Кирога исколесил Землю вдоль и поперёк, на каждом шагу выступая по стерео, а то и лично — перед толпами избирателей. Но Клифтона сей факт мало тревожил — он только плечами пожимал:

— Ну и что? Новых голосов он не добьётся, только глотку надсадит. На такие сборища ходят лишь убеждённые последователи.

Я искренне надеялся, что вопрос этот Роджу знаком. Времени на кампанию отпущено было немного — всего шесть недель со дня отставки Кироги. Потому выступать приходилось ежедневно — всеобщая сеть отвела нам времени столько же, сколько и Партии Человечества. Или же — речи записывали и рассылали почтовыми катерами по всем избирательным клубам Империи. Обычно я получал набросок речи — наверное, от Билла, хотя самого его больше не видел, — и доводил речь до ума. Её забирал Родж — и вскоре приносил назад с одобрением. Иногда Бонфорт исправлял в ней кое-что; почерк его стал ещё более неразборчивым.
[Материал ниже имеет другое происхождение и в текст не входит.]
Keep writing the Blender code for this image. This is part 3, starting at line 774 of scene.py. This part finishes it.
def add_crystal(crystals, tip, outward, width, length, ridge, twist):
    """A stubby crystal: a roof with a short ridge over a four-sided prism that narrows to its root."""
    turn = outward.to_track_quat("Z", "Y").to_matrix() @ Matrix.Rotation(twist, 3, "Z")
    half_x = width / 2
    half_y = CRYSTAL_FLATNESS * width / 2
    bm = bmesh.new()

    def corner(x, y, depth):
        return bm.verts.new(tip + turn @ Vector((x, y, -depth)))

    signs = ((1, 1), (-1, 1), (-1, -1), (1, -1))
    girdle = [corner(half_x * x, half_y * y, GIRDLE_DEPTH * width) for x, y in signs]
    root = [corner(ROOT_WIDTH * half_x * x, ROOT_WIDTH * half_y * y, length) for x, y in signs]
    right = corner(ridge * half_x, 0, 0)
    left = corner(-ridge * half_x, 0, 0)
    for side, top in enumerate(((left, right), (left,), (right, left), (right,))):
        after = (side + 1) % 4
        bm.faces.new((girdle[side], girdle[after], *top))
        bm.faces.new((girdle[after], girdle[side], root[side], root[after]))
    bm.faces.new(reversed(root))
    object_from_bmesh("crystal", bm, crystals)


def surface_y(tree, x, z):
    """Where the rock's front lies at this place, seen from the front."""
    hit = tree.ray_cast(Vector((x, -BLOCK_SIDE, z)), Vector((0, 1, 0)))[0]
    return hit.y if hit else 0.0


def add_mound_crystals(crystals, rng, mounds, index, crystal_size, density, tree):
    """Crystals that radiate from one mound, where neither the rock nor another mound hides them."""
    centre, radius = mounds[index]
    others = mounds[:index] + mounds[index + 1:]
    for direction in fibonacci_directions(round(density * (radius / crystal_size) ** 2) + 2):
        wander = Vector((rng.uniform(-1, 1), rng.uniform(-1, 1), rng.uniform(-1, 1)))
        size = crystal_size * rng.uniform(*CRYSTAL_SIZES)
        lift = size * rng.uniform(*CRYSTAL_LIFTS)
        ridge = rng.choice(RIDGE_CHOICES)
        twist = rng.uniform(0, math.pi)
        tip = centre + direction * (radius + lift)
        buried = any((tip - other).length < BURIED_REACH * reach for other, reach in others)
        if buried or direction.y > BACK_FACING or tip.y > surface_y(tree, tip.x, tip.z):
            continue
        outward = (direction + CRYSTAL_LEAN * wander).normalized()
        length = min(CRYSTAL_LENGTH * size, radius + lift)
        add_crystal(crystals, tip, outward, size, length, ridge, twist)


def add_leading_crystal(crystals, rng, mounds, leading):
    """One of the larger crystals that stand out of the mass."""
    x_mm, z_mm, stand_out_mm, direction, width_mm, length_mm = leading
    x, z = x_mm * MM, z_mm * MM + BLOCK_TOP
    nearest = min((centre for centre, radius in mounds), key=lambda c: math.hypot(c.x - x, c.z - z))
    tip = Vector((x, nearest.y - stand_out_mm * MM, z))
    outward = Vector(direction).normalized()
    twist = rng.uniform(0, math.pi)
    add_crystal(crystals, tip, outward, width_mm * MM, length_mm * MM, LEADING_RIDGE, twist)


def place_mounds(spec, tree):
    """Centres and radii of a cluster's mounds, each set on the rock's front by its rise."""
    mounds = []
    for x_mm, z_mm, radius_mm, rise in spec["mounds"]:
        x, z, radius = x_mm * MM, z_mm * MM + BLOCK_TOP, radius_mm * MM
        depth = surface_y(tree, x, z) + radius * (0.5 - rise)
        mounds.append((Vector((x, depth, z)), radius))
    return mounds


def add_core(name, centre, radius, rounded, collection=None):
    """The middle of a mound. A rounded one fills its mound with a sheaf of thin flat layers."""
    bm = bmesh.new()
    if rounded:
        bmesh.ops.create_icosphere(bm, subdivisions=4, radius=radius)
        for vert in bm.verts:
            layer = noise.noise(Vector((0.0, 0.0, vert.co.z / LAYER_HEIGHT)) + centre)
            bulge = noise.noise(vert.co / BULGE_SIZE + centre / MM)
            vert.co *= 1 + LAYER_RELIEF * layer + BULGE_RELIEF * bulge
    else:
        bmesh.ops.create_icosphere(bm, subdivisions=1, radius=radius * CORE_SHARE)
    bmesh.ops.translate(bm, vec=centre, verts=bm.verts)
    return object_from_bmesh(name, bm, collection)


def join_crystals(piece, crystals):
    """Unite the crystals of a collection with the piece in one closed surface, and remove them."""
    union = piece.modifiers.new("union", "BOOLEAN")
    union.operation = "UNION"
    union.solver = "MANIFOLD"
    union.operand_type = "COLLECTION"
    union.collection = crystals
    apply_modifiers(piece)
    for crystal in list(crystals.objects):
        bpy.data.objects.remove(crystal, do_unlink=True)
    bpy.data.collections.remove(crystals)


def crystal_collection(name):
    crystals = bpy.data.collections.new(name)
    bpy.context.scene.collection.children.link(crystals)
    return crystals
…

Поправки Бонфорта я никогда не подвергал сомнению, а остальное просто выкидывал. Когда готовишь текст сам — выходит куда ярче и живей! Суть поправок я вскоре уловил: Бонфорт всегда убирал из речи лишние определения, делая её резче — пусть жуют, как есть!

Похоже, у меня стало получаться — исправлений появлялось день ото дня меньше.

С ним я так и не встретился. Чувствовал, не смогу играть, увидев его беспомощным и слабым. И в нашем тесном кругу не одному мне противопоказаны были подобные встречи — Чапек больше не пускал к нему Пенни. Почти сразу после прибытия в Новую Батавию она загрустила и становилась всё рассеянней и раздражительней. Под глазами её проступили круги — похлеще, чем у енота. Я не знал, отчего. Решил, что предвыборная гонка, да ещё тревога за здоровье Бонфорта — берут своё, однако прав оказался лишь отчасти. Чапек тоже заметил неладное и принял свои меры. Под гипнозом он обо всём расспросил её, а затем вежливо, но твёрдо запретил посещать Бонфорта, пока я не закончу работу и не отправлюсь восвояси.

Бедная девочка чуть было не спятила. Она навещала тяжелобольного, которого давно и безнадёжно любила, а затем ей приходилось возвращаться к работе с человеком, абсолютно похожим на него, говорящим его голосом, но пребывающим в добром здравии… Было, отчего начать меня ненавидеть!

Выяснив причину её состояния, добрый старый док Чапек сделал ей успокоительное внушение и велел впредь держаться от комнаты больного подальше. Мне же никто ничего не сказал — не моё, видите ли, дело! Однако Пенни повеселела, былая привлекательность и работоспособность вновь вернулись к ней.